[Modeling code records]
★ ★ ★ ★ ★

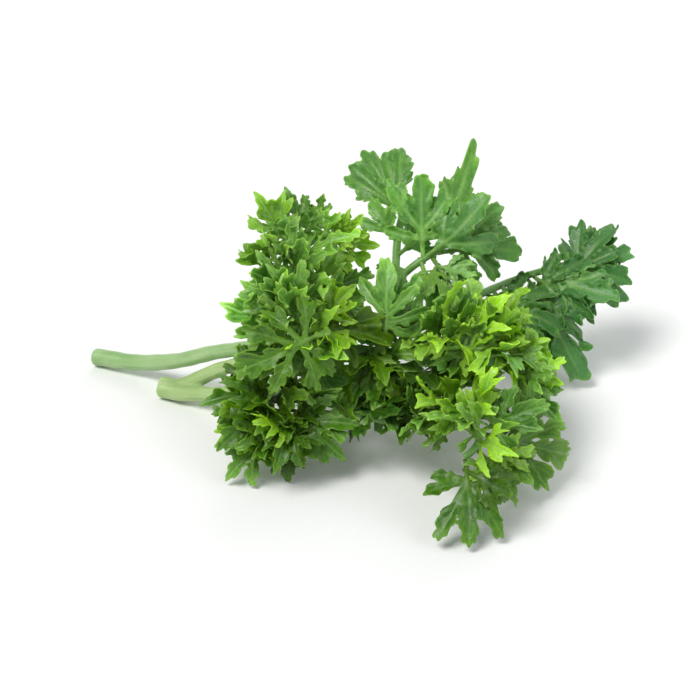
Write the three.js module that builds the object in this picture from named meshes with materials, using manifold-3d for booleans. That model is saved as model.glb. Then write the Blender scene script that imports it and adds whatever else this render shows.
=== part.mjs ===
// A small bunch of curly parsley lying on its side: two cut stems, the
// leafstalks that grow from them, and a lobed leaflet at every place where
// a leafstalk bears one.
// Millimetres, +Z up. The cut ends point towards -X and the leaves towards +X.
import * as THREE from "three";
import { mergeVertices } from "three/addons/utils/BufferGeometryUtils.js";
import Module from "manifold-3d";

const GAP = 0.3; // kept between pieces that touch
const BLADE_THICKNESS = 0.5;
const STALKLET_WIDTH = 1.1;
const STALKLET_SHARE = 0.26; // of a leaflet's length, before its lobes begin
const ARCH = 0.24; // how far a blade bulges towards its upper face, as a share of its length
const STEM_SIDES = 10;
const STEM_STEP = 3.5; // length of a stem's straight facets

const STEM_GREEN = 0x9bbb7f;
const STALK_GREEN = 0x8aaf66;
const LEAF_GREEN = 0x4f8a38;

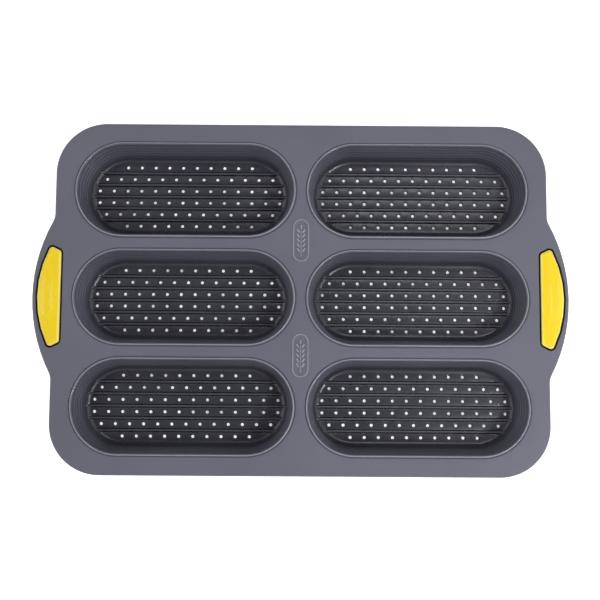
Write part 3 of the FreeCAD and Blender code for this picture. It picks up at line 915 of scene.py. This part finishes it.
def wire_material():
    """Drawn steel wire: fine mottling, and patches of dull oxide."""
    n = Nodes("drawn_steel")
    streak = n.noise(0.0012, 6.0, 0.7)
    steel = n.ramp(streak, [(0.3, (0.42, 0.42, 0.43)), (0.7, (0.66, 0.66, 0.67))])
    n.set(n.shader.inputs["Base Color"], steel)
    n.set(n.shader.inputs["Roughness"], n.remap(n.noise(0.004, 3.0), 0.3, 0.7, 0.28, 0.42))
    n.set(n.shader.inputs["Normal"], n.bump(n.noise(0.0003, 2.0), 0.00001))
    n.shader.inputs["Metallic"].default_value = 1.0
    return n.material


def table_material():
    """Pale table that glows evenly, and less under the tray, in soft patches, as a painted shadow."""
    n = Nodes("pale_table")
    tone = n.remap(n.noise(0.3, 2.0), 0.3, 0.7, 0.80, 0.84)
    colour = n.add("ShaderNodeCombineColor", {"Red": tone, "Green": tone, "Blue": tone}).outputs["Color"]
    n.set(n.shader.inputs["Base Color"], colour)
    n.shader.inputs["Roughness"].default_value = 0.9
    n.shader.inputs["Specular IOR Level"].default_value = 0.1
    n.shader.inputs["Emission Color"].default_value = (1, 1, 1, 1)
    spot = n.add("ShaderNodeSeparateXYZ", {"Vector": n.place})
    cover = []
    for axis, half in (("X", RIM_HIGH.x * MM), ("Y", RIM_HIGH.y * MM)):
        away = n.math("ABSOLUTE", spot.outputs[axis])
        cover.append(n.remap(away, half - SHADE_FULL, half - SHADE_START, 1, 0))
    under = n.remap(n.noise(SHADE_PATCH, 1.0), 0.35, 0.65, *SHADE_GLOW)
    glow = n.remap(n.math("MULTIPLY", *cover), 0, 1, TABLE_GLOW, under)
    n.set(n.shader.inputs["Emission Strength"], glow)
    return n.material


# ---------------------------------------------------------------- stage, light and camera

def make_stage():
    """The table, just below the plane that the tray stands on."""
    half, z = TABLE_HALF, -TABLE_DROP
    mesh = bpy.data.meshes.new("table")
    corners = [(-half, -half, z), (half, -half, z), (half, half, z), (-half, half, z)]
    mesh.from_pydata(corners, [], [(0, 1, 2, 3)])
    mesh.materials.append(table_material())
    table = bpy.data.objects.new("table", mesh)
    bpy.context.scene.collection.objects.link(table)


def softbox(name, place, size, watts):
    """A rectangular lamp that faces the origin."""
    light = bpy.data.lights.new(name, "AREA")
    light.shape = "RECTANGLE"
    light.size, light.size_y = size
    light.energy = watts
    light.color = COOL_WHITE
    lamp = bpy.data.objects.new(name, light)
    lamp.location = place
    lamp.rotation_euler = (Vector((0, 0, 0)) - lamp.location).to_track_quat("-Z", "Y").to_euler()
    bpy.context.scene.collection.objects.link(lamp)


def make_light():
    """A pale backdrop that fades upwards, and the softboxes."""
    world = bpy.data.worlds.new("studio")
    world.use_nodes = True
    tree = world.node_tree
    background = tree.nodes["Background"]
    background.inputs["Color"].default_value = (*COOL_WHITE, 1.0)
    direction = tree.nodes.new("ShaderNodeSeparateXYZ")
    tree.links.new(tree.nodes.new("ShaderNodeTexCoord").outputs["Generated"], direction.inputs["Vector"])
    fade = tree.nodes.new("ShaderNodeMapRange")
    fade.interpolation_type = "SMOOTHSTEP"
    tree.links.new(direction.outputs["Z"], fade.inputs["Value"])
    for socket, value in zip(("From Min", "From Max", "To Min", "To Max"), BACKDROP):
        fade.inputs[socket].default_value = value
    tree.links.new(fade.outputs["Result"], background.inputs["Strength"])
    bpy.context.scene.world = world
    for name, place, size, watts in SOFTBOXES:
        softbox(name, place, size, watts)


def make_camera():
    """The camera looks down at the tray, nearly square to it."""
    camera = bpy.data.cameras.new("camera")
    camera.sensor_width = CAMERA_SENSOR
    camera.lens = CAMERA_LENS
    viewer = bpy.data.objects.new("camera", camera)
    viewer.location = Vector(CAMERA_PLACE) + Vector((0, 0, DECK_TOP * MM))
    viewer.rotation_euler = [math.radians(turn) for turn in CAMERA_TURN]
    bpy.context.scene.collection.objects.link(viewer)
    bpy.context.scene.camera = viewer


# ---------------------------------------------------------------- everything

make_camera()
matte, polished_shaded, yellow = matte_silicone(), polished_shaded_silicone(), yellow_silicone()
make_body([matte, polished_shaded])
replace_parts(make_grip("hand_grip_right", 0.0, yellow), "grip_right")
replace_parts(make_grip("hand_grip_left", math.pi, yellow), "grip_left")
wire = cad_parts["rim_wire"]
wire.data.materials.clear()
wire.data.materials.append(wire_material())
make_stage()
make_light()
bpy.context.scene.view_settings.view_transform = "Standard"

★ ★ ★ ★ ★

## WHAT YOU NEED TO DO
Only the lines from the start of the data to the line holding "const STEM_STEP = 3.5;" are wanted; return them exactly, both ends included.

## TASK RESPONSE
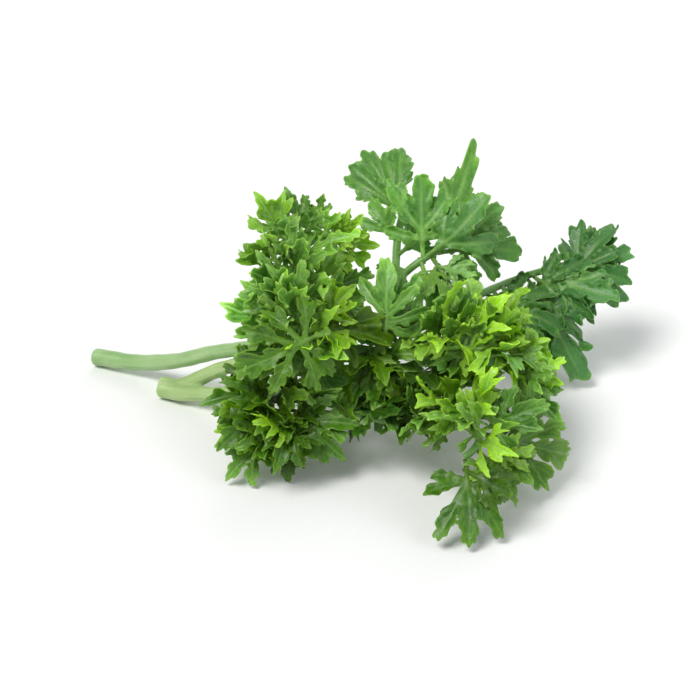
Write the three.js module that builds the object in this picture from named meshes with materials, using manifold-3d for booleans. That model is saved as model.glb. Then write the Blender scene script that imports it and adds whatever else this render shows.
=== part.mjs ===
// A small bunch of curly parsley lying on its side: two cut stems, the
// leafstalks that grow from them, and a lobed leaflet at every place where
// a leafstalk bears one.
// Millimetres, +Z up. The cut ends point towards -X and the leaves towards +X.
import * as THREE from "three";
import { mergeVertices } from "three/addons/utils/BufferGeometryUtils.js";
import Module from "manifold-3d";

const GAP = 0.3; // kept between pieces that touch
const BLADE_THICKNESS = 0.5;
const STALKLET_WIDTH = 1.1;
const STALKLET_SHARE = 0.26; // of a leaflet's length, before its lobes begin
const ARCH = 0.24; // how far a blade bulges towards its upper face, as a share of its length
const STEM_SIDES = 10;
const STEM_STEP = 3.5; // length of a stem's straight facets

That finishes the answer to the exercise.